------ Stored data ------

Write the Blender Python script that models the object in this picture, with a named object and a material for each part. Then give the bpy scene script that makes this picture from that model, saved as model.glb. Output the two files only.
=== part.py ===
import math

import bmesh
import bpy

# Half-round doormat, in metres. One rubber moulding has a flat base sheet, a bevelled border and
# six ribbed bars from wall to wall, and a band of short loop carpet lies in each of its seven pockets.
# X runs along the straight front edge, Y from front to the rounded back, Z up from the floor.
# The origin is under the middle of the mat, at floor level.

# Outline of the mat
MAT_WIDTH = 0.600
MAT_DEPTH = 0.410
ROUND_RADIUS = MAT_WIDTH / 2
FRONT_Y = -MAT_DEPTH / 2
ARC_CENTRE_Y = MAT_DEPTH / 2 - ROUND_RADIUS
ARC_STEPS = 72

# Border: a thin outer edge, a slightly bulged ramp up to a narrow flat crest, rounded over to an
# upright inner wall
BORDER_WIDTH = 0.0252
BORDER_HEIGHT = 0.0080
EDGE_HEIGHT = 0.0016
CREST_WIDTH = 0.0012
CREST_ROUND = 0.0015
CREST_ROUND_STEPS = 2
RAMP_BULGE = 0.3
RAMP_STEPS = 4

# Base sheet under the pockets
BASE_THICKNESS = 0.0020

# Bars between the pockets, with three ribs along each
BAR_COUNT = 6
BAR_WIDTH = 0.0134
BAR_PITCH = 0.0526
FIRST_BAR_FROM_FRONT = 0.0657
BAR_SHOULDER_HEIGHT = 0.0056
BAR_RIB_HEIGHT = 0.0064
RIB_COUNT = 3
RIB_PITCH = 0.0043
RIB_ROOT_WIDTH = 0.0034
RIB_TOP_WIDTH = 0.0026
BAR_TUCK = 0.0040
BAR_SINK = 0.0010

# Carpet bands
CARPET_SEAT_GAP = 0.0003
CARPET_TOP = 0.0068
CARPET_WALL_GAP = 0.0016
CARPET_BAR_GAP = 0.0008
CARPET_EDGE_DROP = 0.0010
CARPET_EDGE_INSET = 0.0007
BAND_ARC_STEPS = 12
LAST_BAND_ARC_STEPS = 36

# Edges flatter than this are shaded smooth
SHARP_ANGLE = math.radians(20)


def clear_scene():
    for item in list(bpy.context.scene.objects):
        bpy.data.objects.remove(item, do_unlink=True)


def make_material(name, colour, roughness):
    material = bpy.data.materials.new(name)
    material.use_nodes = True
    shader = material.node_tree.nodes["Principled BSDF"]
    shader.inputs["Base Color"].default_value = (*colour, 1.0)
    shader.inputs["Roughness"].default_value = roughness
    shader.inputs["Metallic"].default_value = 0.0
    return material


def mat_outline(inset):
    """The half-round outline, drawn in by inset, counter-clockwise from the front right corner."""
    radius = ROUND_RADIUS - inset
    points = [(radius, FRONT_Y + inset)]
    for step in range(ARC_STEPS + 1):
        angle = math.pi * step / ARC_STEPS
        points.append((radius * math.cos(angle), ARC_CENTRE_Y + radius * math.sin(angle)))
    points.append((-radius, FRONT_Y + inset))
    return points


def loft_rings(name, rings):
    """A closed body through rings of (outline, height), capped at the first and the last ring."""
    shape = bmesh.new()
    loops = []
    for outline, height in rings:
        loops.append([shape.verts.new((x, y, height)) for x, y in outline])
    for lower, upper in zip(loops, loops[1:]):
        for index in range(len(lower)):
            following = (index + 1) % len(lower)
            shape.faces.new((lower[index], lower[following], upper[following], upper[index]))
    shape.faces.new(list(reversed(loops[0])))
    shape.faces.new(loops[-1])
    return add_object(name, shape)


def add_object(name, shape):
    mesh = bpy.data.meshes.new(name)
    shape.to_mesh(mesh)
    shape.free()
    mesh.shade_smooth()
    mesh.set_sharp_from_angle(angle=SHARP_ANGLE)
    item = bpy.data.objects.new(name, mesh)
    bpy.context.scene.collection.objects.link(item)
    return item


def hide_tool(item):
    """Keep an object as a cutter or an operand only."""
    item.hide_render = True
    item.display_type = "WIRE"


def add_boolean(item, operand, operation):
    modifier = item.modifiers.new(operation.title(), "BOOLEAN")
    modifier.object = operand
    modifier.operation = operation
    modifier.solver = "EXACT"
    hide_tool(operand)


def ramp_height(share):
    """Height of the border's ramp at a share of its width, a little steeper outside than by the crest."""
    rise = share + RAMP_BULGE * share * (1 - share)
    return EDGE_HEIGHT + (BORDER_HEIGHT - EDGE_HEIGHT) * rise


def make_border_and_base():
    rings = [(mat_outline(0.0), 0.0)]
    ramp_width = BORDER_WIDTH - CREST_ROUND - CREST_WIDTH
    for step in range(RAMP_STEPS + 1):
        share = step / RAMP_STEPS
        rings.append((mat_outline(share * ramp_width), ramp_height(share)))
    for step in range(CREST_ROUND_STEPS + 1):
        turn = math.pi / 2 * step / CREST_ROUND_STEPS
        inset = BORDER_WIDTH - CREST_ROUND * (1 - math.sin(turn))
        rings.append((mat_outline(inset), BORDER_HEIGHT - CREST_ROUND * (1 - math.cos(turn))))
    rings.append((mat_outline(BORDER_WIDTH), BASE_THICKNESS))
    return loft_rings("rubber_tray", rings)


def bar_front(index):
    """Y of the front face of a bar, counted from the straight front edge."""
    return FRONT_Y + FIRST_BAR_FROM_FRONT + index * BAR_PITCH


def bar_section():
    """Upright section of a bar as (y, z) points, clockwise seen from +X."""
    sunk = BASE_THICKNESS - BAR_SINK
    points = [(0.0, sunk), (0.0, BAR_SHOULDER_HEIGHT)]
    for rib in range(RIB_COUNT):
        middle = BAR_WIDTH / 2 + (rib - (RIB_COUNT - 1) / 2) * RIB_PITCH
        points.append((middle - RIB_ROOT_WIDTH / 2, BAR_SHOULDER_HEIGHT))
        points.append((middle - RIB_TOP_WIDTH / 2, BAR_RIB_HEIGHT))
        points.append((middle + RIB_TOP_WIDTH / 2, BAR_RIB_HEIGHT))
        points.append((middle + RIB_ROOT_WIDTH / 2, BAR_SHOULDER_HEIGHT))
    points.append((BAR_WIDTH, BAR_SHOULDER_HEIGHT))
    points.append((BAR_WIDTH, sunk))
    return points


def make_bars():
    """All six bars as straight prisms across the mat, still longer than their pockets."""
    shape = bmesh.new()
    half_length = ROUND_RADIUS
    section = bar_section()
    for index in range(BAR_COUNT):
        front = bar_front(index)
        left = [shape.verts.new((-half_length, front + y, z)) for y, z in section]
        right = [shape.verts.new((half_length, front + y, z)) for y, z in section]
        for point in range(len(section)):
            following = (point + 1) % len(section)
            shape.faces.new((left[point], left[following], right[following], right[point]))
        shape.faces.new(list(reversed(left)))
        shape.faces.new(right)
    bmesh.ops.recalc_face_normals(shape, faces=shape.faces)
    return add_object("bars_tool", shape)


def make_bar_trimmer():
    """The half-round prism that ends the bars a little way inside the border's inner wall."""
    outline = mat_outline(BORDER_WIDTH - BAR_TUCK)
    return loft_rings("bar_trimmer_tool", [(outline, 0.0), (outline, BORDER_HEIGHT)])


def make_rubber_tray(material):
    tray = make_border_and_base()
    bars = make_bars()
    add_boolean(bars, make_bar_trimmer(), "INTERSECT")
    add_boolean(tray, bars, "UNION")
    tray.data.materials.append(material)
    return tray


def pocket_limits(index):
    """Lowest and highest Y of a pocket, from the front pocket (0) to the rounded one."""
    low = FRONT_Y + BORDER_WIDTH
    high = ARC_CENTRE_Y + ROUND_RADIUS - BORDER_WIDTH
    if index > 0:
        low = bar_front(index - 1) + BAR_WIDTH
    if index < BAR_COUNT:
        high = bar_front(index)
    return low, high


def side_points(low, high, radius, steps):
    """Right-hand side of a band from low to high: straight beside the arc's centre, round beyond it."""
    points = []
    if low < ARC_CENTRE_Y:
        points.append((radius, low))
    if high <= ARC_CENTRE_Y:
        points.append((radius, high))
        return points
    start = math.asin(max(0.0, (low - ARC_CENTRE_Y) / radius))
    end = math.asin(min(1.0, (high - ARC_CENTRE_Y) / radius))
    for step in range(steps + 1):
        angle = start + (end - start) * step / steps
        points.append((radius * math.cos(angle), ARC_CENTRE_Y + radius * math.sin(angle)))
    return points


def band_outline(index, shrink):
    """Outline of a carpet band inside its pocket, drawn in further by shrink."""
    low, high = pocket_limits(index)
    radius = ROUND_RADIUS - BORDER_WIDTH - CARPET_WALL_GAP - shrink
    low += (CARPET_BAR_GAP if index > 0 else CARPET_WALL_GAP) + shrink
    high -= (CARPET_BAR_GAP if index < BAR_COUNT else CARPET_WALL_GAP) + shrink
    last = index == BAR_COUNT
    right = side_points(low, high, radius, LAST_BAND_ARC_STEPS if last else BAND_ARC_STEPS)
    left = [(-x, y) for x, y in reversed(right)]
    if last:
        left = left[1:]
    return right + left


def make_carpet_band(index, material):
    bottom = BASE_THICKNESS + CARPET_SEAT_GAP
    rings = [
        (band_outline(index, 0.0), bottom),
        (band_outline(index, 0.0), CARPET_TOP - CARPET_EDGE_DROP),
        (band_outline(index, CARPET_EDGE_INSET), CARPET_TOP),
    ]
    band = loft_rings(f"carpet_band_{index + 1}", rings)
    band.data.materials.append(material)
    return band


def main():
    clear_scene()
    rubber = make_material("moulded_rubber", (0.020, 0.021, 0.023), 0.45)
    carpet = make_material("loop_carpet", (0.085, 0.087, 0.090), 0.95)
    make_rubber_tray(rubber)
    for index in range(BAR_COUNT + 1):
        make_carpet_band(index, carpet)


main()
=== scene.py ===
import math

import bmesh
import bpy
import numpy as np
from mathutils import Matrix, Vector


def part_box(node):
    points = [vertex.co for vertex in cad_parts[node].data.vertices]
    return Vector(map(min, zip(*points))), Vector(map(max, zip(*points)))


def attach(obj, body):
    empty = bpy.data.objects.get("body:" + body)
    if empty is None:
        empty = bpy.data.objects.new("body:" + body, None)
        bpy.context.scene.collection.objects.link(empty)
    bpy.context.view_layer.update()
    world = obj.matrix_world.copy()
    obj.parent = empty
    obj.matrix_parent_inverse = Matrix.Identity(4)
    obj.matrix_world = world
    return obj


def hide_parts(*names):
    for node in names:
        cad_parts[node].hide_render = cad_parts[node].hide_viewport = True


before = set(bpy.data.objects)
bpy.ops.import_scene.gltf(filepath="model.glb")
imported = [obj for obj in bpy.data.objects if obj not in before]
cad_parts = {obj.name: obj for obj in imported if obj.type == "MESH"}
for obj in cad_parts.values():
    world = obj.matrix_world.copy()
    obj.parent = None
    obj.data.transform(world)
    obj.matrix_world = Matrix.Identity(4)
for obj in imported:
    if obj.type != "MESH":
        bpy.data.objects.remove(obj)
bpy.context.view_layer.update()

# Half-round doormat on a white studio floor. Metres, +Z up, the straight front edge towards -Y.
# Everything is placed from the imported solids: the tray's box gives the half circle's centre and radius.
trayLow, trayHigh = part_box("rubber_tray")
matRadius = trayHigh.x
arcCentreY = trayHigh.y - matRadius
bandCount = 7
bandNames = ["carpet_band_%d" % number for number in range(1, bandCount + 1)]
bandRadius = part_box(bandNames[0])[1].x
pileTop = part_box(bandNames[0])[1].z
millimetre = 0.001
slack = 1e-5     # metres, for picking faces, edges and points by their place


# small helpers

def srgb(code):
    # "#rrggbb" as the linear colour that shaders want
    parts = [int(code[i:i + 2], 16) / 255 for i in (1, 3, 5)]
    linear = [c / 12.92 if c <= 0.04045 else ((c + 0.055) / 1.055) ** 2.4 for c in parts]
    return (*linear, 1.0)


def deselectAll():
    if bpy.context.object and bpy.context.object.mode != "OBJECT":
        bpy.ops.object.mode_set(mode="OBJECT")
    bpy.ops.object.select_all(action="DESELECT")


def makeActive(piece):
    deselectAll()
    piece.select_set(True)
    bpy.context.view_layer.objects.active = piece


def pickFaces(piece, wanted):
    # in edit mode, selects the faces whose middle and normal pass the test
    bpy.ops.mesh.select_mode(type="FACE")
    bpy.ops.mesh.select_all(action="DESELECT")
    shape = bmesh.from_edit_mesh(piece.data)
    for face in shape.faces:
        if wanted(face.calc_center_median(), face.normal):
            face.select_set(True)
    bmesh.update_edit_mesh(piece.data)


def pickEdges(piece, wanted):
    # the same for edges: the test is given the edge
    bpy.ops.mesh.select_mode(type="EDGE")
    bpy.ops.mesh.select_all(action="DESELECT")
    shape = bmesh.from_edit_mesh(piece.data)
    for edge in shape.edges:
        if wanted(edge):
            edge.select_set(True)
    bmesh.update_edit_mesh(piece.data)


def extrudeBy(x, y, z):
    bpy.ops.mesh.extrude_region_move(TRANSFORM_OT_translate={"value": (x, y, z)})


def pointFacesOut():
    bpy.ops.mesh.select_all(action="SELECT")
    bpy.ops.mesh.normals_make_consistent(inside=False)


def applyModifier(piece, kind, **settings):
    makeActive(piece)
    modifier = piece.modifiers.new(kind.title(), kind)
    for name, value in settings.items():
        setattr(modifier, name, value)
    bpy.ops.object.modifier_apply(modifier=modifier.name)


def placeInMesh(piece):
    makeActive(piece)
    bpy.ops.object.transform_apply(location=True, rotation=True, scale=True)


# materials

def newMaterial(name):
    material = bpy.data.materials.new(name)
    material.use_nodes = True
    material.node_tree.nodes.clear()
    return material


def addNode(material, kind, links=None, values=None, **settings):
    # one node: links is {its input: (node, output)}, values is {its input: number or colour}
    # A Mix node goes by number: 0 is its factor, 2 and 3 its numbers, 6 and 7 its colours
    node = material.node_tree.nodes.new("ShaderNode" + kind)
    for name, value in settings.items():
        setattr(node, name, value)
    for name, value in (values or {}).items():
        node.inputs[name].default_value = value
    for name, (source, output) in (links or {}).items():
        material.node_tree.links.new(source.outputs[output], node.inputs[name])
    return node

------

** Requirements **
From the line that contains "return band" through the line that contains "bandCount + 1)]", reproduce every line exactly, both end lines included.

** Task output **
    return band


def main():
    clear_scene()
    rubber = make_material("moulded_rubber", (0.020, 0.021, 0.023), 0.45)
    carpet = make_material("loop_carpet", (0.085, 0.087, 0.090), 0.95)
    make_rubber_tray(rubber)
    for index in range(BAR_COUNT + 1):
        make_carpet_band(index, carpet)


main()
=== scene.py ===
import math

import bmesh
import bpy
import numpy as np
from mathutils import Matrix, Vector


def part_box(node):
    points = [vertex.co for vertex in cad_parts[node].data.vertices]
    return Vector(map(min, zip(*points))), Vector(map(max, zip(*points)))


def attach(obj, body):
    empty = bpy.data.objects.get("body:" + body)
    if empty is None:
        empty = bpy.data.objects.new("body:" + body, None)
        bpy.context.scene.collection.objects.link(empty)
    bpy.context.view_layer.update()
    world = obj.matrix_world.copy()
    obj.parent = empty
    obj.matrix_parent_inverse = Matrix.Identity(4)
    obj.matrix_world = world
    return obj


def hide_parts(*names):
    for node in names:
        cad_parts[node].hide_render = cad_parts[node].hide_viewport = True


before = set(bpy.data.objects)
bpy.ops.import_scene.gltf(filepath="model.glb")
imported = [obj for obj in bpy.data.objects if obj not in before]
cad_parts = {obj.name: obj for obj in imported if obj.type == "MESH"}
for obj in cad_parts.values():
    world = obj.matrix_world.copy()
    obj.parent = None
    obj.data.transform(world)
    obj.matrix_world = Matrix.Identity(4)
for obj in imported:
    if obj.type != "MESH":
        bpy.data.objects.remove(obj)
bpy.context.view_layer.update()

# Half-round doormat on a white studio floor. Metres, +Z up, the straight front edge towards -Y.
# Everything is placed from the imported solids: the tray's box gives the half circle's centre and radius.
trayLow, trayHigh = part_box("rubber_tray")
matRadius = trayHigh.x
arcCentreY = trayHigh.y - matRadius
bandCount = 7
bandNames = ["carpet_band_%d" % number for number in range(1, bandCount + 1)]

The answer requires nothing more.